We use Nginx here at the Bigdinosaur.org compound, and so this post will focus only on how to enable gzipping web font files with Nginx. Instructions for doing this with other web servers are easily locatable via the googles.
But first, mime types
You should already have gzip compression enabled in your nginx configuration—it can provide a significant speed boost to your web site for a negligible amount of CPU usage. Nginx uses a file’s mime type declaration to decide whether or not to apply compression to that file, and so we must first ensure that the four types of web font files have mime types configured. Without a properly configured mime type, the web server won’t really know what kind of file it’s serving; in most cases, this isn’t a problem, since modern web browsers are very good at guessing what type of data they’re receiving, but in this particular case we need our mime types explicitly defined.

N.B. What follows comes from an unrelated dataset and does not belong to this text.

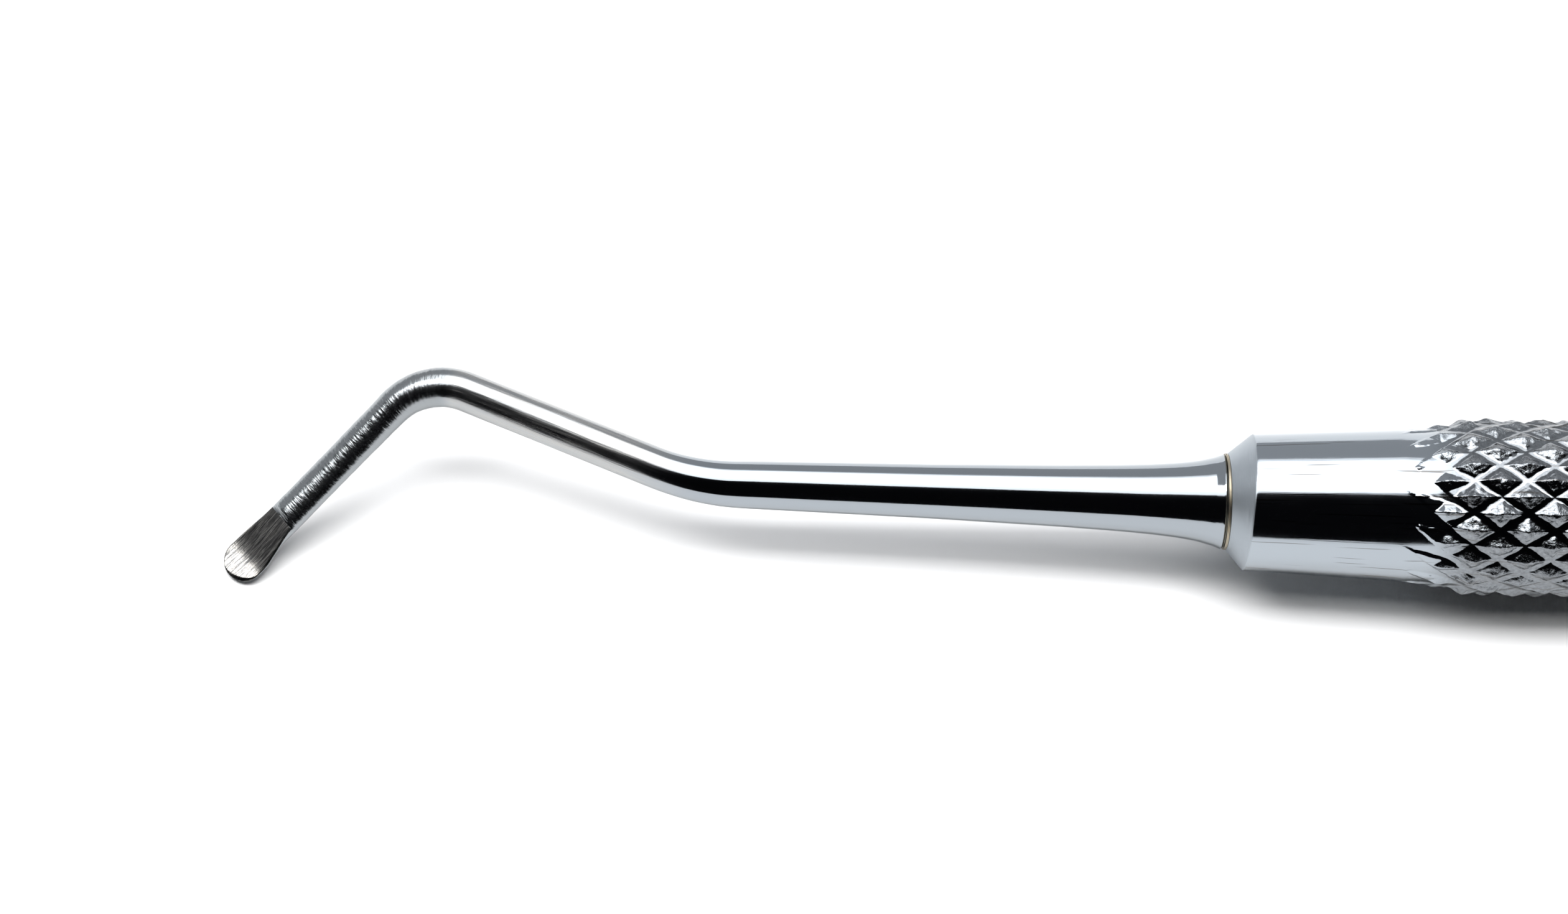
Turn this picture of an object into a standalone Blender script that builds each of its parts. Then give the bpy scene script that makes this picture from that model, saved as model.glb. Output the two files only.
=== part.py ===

The file to edit is /etc/nginx/mime.types
. Add the following lines:
application/vnd.ms-fontobject eot;
application/x-font-ttf ttf;
font/opentype ott;
font/x-woff woff;
You might already have an existing declaration for eot
as application/octet-stream
; if so, change it to application/vnd.ms-fontobject
as indicated above. Also, svg
isn’t listed here because it should already have a mime type defined, so we won’t worry about that one.
Nobody mess with the gzip!
OK, misleading section heading for the sake of humor, because we’re going to mess with the gzip. You’ll want to alter the gzip_types
line in /etc/nginx/nginx.conf
so that the mime types we’ve just added are included in the list of compressible files. Here’s how mine reads:
gzip_types text/plain text/css application/json application/x-javascript text/xml application/xml application/rss+xml text/javascript image/svg+xml application/vnd.ms-fontobject application/x-font-ttf font/opentype;
The woff
format isn’t included here because it’s already compressed, so adding it would gain us nothing.
To verify that your web fonts are being served compressed, you can take a peek at your site’s headers as pages load, or you can go hit up Google’s Page Speed Online tool, which will tell you whether or not the web font files it receives as it benchmarks your site are compressed. It also has a bunch of other handy tips and tricks for decreasing page load time, so it’s a good site to check out anyway.
For an idea of exactly how many bytes you’re saving from gzipping web fonts, check out this article on phpied.com. It usually results in a reduction of 40-50%, which makes this an excellent, low-effort tweak that you definitely should do.